Sweet Thursday is light entertainment compared to the deeper themes of Steinbeck's other novels that I've read, but it works very well on that level. In those other books, Steinbeck wanted to make the reader think about the human condition. In this one, he wanted to lighten up and make the reader smile. It's a credit to his ability that he succeeds at both goals.

As for the movie, although it's called Cannery Row, as far as I could see it's based entirely on Sweet Thursday. The opening credits say that it was based on both books, but I can't remember a single line or scene that was specific to the first book. I can only assume that the studio considered Cannery Row to be the more marketable title. Perhaps they thought that a few literate moviegoers (they still existed back then) might pass on a movie called Sweet Thursday because, recognizing the title, they would think they had missed the first movie. Shades of "But I haven't even read Henry The Seventh yet!"

I would not recommend the movie, and I certainly wouldn't want anyone to judge the book (or any of Steinbeck's other work) based on this mediocre adaptation.

For starters, I didn't buy Nick Nolte as the intellectual Doc. Although a capable actor, he simply doesn't have the air of a genius. It's worth noting that in a monologue where Doc states his actual IQ score, the movie lowers it considerably from the book. The IMDB Trivia page for this movie speculates that the producers did this deliberately to avoid stretching the audience's credibility past the breaking point.

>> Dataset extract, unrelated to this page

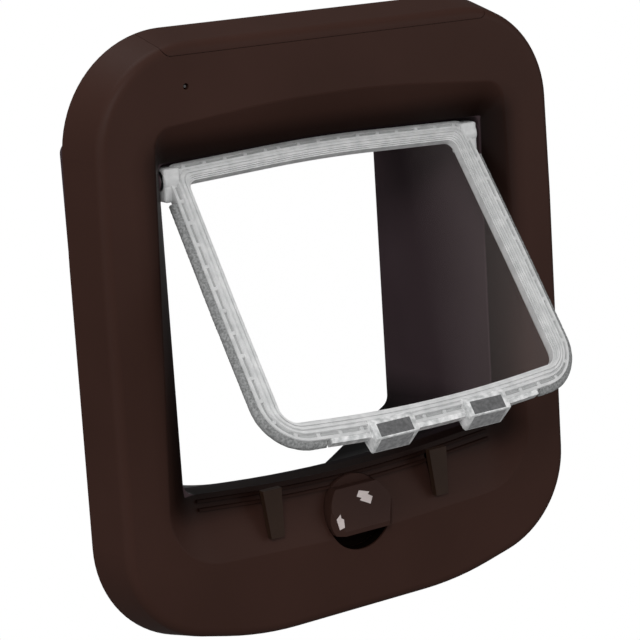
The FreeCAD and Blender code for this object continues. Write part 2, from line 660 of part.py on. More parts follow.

Nolte is too rugged and rough around the edges for Doc. He would have been perfect for Mack, though - in fact, when I first heard that Nolte was in the movie, I assumed that would be his role. Jeff Goldblum would have made a good Doc, I think. I also never pictured Doc as dressing like Indiana Jones.

It was cool to see Mrs. Roper as the brothel proprietor, though.

The movie moved both too quickly and too slowly. Perhaps it was a result of the compression necessary to turn a novel into a film (or in this case two novels, although as noted they dealt with that by ignoring the first one), but some of the character development seemed much too fast. In the book, I believed Suzy's acceptance of her new lot in life at the outset of the story. The movie had her making the transition from waiting tables to prostitution just a bit too quickly and smoothly for my way of thinking. Perhaps I travel in the wrong (or right) social circles, but that doesn't seem like a casual career switch to me.

However, the movie bogs down in other scenes. There are two in particular, neither of which have any basis in the book: an interminable and torturous dancing sequence, and a baseball game that seems to take longer than the actual pennant race.

The baseball game brings up another sore point for me with the movie: there was no need to add the silliness about having been a baseball player to Doc's backstory. The books had no hint of that, and it doesn't fit the character that Steinbeck created.

Worse, the filmmakers then used that nonsense to tie Doc's backstory to the backstory of the Seer in the most trite fashion imaginable. In the book, the Seer doesn't get or need an explanation; he just is. He exists and relates to the other characters entirely on his own terms. The movie takes away his mystery, destroying everything interesting about him in the process.

The other changes were a mixed bag. I can almost buy Mack being a boogie-woogie piano player, but I can't understand why the screenwriters decided to cut my favourite line of dialogue from the book, from very near the end:

She was headed for the door. She whirled and faced him. Her brows were straight and her mouth taut. Then she took a slow breath and her lips became full and turned up at the corners and her eyes shone with incredible excitement.

"Brother," said Suzy, "you got yourself a girl!"
Instead, the filmmakers chose to frame this scene just like the ending of almost every other romance movie ever made. Violin swells, a long wordless kiss, blah yadda blah, and roll credits. This movie would have been much better if the director had been willing to take some risks instead of using the same cookie-cutter as every other hack in Hollywood.

The bottom line is that I'd definitely recommend the book (as long as you read Cannery Row first, of course), but the movie is only for fans of mediocrity.